Really, search engine optimisation is knowing how to tell search engines that what you’re talking about is the same as what people are looking for. This can be done via a range of methods, all of which should be utilised for the best results – after all, the ‘right’ search results don’t just happen.
Obviously, you need to have the right content within the code so your pages can be indexed and ranked, but it’s also the stuff that people can see on the page that counts too – and this is often overlooked by people who are smug in the fact that they’ve got their tag data right.
Here are a few things to consider for on-page optimisation…

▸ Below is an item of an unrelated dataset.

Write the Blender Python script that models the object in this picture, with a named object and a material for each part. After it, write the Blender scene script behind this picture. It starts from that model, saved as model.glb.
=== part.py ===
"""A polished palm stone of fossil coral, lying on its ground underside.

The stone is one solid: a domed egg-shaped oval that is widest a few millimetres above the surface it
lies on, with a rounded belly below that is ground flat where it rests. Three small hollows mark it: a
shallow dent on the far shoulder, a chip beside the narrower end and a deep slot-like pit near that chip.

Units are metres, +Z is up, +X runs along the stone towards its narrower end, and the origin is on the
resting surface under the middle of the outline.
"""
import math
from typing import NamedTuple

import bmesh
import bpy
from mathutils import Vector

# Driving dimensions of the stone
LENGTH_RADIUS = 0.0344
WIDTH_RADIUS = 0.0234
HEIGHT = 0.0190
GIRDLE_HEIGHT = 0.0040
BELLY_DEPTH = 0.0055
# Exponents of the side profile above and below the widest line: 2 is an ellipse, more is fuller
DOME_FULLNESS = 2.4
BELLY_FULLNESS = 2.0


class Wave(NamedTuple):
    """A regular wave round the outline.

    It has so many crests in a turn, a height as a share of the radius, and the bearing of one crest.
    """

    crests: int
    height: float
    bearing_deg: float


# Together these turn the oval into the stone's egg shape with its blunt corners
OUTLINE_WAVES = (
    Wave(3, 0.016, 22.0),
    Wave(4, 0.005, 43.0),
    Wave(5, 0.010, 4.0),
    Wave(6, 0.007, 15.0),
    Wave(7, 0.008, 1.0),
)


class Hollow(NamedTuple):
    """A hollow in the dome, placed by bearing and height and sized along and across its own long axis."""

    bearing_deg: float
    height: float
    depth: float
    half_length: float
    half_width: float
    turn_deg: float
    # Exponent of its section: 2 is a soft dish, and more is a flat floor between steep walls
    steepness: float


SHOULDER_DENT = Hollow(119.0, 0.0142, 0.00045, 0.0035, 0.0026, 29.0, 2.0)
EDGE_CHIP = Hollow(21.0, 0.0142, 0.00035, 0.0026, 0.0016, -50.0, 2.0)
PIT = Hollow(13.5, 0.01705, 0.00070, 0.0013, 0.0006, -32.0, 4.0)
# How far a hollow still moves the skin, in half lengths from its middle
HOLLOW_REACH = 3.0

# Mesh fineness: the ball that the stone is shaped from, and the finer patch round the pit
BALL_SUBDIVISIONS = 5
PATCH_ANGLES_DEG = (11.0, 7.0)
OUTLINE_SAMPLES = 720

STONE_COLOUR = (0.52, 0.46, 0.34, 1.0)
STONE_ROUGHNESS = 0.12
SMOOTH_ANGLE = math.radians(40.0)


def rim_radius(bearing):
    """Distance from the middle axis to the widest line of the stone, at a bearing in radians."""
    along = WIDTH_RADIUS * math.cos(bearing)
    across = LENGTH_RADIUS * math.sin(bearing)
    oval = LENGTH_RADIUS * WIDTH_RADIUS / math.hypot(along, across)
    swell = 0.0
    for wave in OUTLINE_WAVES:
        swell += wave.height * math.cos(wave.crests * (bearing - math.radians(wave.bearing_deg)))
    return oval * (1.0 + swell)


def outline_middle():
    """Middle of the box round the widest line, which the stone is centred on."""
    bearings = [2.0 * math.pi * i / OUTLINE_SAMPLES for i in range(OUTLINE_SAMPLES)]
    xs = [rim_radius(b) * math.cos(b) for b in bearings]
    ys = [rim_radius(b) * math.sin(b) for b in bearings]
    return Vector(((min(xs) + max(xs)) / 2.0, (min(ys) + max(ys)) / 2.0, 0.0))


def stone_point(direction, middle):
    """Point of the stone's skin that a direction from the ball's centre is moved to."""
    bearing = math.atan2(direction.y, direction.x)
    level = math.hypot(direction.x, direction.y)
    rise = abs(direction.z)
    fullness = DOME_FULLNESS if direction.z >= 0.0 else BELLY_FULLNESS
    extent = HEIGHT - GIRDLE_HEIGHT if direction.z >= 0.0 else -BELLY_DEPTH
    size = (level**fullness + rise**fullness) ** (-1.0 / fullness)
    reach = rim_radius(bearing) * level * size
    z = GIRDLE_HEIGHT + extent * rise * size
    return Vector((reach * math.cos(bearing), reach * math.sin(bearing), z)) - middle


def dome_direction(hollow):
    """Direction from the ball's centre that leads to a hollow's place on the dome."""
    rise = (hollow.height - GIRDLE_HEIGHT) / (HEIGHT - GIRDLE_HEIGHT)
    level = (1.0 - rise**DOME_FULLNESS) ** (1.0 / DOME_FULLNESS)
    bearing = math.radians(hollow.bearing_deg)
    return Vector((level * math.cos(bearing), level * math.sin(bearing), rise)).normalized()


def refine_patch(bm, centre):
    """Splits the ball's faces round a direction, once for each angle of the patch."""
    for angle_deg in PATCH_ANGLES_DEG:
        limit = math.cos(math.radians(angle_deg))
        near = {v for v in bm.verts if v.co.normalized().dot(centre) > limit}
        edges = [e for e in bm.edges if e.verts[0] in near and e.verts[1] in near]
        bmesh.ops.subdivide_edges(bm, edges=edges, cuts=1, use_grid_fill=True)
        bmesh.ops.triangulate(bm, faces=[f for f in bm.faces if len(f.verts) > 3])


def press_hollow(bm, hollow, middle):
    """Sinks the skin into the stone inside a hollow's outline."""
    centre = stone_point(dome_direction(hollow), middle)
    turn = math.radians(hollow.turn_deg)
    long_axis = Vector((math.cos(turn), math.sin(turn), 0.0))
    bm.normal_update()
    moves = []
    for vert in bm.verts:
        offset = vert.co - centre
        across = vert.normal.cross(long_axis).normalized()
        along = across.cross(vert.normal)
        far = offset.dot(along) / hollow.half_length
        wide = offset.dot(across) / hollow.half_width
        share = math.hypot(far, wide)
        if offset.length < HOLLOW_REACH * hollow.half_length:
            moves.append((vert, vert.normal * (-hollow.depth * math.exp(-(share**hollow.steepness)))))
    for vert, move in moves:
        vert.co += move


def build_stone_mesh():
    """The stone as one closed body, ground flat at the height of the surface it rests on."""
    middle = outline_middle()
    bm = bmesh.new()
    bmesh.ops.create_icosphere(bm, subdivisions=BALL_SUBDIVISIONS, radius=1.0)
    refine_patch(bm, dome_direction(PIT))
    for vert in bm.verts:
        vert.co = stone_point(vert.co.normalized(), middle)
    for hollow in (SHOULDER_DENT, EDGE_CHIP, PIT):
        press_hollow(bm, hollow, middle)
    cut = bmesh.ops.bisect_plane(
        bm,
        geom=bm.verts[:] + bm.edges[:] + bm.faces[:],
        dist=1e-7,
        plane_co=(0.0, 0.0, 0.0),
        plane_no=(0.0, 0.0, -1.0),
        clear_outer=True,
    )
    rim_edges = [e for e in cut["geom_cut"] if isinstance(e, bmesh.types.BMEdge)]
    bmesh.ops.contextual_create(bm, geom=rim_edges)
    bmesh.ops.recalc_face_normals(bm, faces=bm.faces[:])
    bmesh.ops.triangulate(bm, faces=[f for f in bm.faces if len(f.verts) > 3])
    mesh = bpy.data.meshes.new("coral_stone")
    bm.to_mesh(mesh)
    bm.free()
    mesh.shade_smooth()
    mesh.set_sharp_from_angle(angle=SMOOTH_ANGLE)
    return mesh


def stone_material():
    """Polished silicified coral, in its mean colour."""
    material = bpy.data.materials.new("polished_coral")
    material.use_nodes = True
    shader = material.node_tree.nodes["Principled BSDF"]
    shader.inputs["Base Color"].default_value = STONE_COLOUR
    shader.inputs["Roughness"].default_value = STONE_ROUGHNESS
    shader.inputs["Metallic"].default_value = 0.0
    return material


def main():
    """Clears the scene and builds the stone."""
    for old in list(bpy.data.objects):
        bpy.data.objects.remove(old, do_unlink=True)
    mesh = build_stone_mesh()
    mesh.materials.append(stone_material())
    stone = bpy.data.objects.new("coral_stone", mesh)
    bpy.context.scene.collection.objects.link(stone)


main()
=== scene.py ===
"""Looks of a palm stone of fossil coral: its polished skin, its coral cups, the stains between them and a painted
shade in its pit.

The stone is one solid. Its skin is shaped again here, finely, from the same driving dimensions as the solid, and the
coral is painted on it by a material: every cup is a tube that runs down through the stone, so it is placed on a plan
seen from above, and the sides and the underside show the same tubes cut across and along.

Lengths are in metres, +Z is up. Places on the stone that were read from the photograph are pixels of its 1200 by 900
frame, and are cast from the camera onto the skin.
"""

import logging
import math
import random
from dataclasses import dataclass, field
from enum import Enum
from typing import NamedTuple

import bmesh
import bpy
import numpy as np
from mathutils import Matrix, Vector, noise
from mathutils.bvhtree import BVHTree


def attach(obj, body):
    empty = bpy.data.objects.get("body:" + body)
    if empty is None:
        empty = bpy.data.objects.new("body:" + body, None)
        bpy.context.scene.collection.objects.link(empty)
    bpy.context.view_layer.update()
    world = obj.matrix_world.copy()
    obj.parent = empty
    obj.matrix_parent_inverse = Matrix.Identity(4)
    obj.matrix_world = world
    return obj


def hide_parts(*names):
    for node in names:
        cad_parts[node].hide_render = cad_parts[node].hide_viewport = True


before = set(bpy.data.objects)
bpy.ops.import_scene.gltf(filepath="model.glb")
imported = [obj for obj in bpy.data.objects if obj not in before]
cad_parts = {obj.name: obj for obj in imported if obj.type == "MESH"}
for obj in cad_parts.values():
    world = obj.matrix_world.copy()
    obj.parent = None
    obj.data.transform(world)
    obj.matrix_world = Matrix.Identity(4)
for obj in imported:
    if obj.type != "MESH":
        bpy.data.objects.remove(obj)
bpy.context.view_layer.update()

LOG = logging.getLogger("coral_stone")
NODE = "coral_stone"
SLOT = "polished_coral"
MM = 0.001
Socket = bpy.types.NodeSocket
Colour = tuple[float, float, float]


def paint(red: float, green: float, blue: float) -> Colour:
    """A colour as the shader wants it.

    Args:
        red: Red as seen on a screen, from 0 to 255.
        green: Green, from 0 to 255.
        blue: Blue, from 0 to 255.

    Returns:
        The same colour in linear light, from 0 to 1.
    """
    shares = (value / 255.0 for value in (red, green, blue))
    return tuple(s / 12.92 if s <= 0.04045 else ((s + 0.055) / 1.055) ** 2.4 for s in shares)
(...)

- Title – Know what keywords you are targeting and include these in the title of your content. It is generally accepted that the closer to the front of the title your keywords are, the better. It also helps for people building links to you, as they are more likely to use those keywords and hence signal to Google that your page is about that particular subject.
- Meta description – Think this through carefully, as it is the copy that appears below the title of your search result and will have a huge bearing on whether or not you get the click-through. Use it to reassure viewers that they are coming to the right place and you are indeed holding the content that they are looking for.

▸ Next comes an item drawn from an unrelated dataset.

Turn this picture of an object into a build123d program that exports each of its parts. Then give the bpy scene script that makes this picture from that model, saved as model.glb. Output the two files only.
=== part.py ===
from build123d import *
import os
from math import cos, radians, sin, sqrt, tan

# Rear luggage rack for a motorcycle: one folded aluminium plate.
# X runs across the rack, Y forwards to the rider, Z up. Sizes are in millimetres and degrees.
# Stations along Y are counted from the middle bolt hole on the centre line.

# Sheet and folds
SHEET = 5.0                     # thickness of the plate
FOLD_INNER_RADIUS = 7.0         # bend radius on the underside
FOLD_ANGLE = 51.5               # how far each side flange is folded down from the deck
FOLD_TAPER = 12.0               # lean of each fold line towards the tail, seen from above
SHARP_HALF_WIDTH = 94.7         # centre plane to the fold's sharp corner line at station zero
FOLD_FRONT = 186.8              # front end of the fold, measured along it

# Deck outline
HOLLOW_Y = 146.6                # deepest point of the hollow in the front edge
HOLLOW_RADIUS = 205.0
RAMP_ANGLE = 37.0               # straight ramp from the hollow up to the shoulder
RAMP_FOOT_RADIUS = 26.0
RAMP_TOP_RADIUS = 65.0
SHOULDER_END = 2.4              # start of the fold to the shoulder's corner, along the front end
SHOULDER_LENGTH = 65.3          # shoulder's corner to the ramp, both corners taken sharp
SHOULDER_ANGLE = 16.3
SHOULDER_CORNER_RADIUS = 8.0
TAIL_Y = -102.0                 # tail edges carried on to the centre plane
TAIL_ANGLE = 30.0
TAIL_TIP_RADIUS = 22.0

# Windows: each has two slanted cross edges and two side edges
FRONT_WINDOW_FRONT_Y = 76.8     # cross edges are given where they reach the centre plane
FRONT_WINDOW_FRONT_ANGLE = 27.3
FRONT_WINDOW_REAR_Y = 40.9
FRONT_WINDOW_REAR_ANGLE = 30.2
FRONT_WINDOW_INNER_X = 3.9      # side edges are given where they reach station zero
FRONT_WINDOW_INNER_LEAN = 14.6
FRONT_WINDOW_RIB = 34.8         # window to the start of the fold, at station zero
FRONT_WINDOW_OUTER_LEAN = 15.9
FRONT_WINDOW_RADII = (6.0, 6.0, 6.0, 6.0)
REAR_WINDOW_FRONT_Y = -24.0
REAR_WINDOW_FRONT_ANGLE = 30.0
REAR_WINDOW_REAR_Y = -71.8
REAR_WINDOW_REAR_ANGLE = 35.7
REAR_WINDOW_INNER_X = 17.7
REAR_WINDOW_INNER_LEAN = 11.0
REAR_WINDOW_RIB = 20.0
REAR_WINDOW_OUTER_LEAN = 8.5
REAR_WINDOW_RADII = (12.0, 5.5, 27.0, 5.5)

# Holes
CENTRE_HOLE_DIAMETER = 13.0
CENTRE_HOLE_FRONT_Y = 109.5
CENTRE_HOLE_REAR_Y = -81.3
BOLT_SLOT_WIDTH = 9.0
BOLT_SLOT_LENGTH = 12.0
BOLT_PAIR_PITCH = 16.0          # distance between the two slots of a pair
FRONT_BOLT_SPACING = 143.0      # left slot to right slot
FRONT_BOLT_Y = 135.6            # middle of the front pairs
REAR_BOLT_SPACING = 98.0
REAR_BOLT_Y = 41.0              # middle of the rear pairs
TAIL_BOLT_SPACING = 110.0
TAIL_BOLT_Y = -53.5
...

- Content – Frequently updated and unique content that is tightly centred around your topic is the best way to win with search engines. Don’t be too stingy with words either – aim to have at least 300 words in your body content.
- Keyword frequency – How many times your targeted keywords appear on a page affects your ranking. Be careful though not to pack those words in their too tightly in terms of their ratio to your other content. According to knowledgeable sources, ‘a keyword density greater than 5.5% could find you guilty of keyword stuffing, and your page could be penalised by Google.’